The feet-first slide into first should never, ever happen but sliding at all is a mistake nearly every single time and, yet, we still see plenty of it. It is utter madness. 

Here's the rule I'm attempting to set in stone: A player running from home is only permitted to slide into first base in order to avoid a collision. That's it. There is no other circumstance in which a baserunner is allowed to do it. I'm going to push for fines and even suspensions. End the insanity. 

There are some misguided folks out there who claim there's some sort of advantage for the runner. They are dead wrong. Brett Gardner is one of those people. He said in 2011 that he could show you video of himself diving into first base and prove it was faster. He was wrong. Mike Petriello of MLB.com used Statcast and found that Gardner did, in fact, slow himself down by diving. Others have done studies and it always comes up that a runner slows himself down while sliding. Of course he does. Once he touches the ground with body parts other than the feet, there's more friction. Given that a runner is allowed to run through first base, the shortest possible amount of time for the runner to get through the bag is to run straight through without slowing down or altering his running motion. 

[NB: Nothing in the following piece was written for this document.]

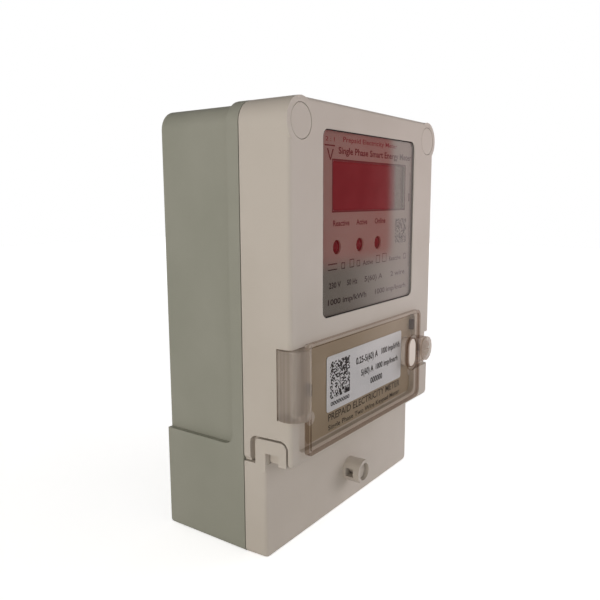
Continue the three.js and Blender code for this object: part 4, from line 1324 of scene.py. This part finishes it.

It's probably cliché at this point to say as much, but it's worth including: If it were faster to dive into first base, why don't Olympic sprinters dive into the finish line? They study every possible thing about running in an attempt to shave even hundredths of a second off their times and somehow none of them ever realized they should dive into the finish line? C'mon, get real. It slows you down to slide and dive. 

In addition to the slowing down, diving into first base provides extra opportunity to injury fingers, hands and wrists -- not to mention putting your head down around someone's feet. This one can't be proven, but surely it's much more difficult for umpires to make a correct call when a player dives instead of just running through the bag. They are used to hearing the sound of a ball hitting a glove and a foot stepping on the base. Those two sounds are the determining factor on whether to call safe or out. The dive throws everything off there. 

I'm trying to think of any upside at all and the best I can come up with is a player just gets caught up in the moment and is desperately trying to do anything he physically can to get to the bag as fast as he can. The problem here is it actually slows him down. Just keep sprinting. That's all you can do. 

For the love of all that is holy, baserunners, please stop making fools of yourselves and just run through the bag -- again, unless there's a collision coming, in which case you gotta, unfortunately, get dirty. 

That is the lone exception and I'm pushing for the steepest penalties possible for all violators. When it comes to a runner heading to first base, we absolutely must stop the slide.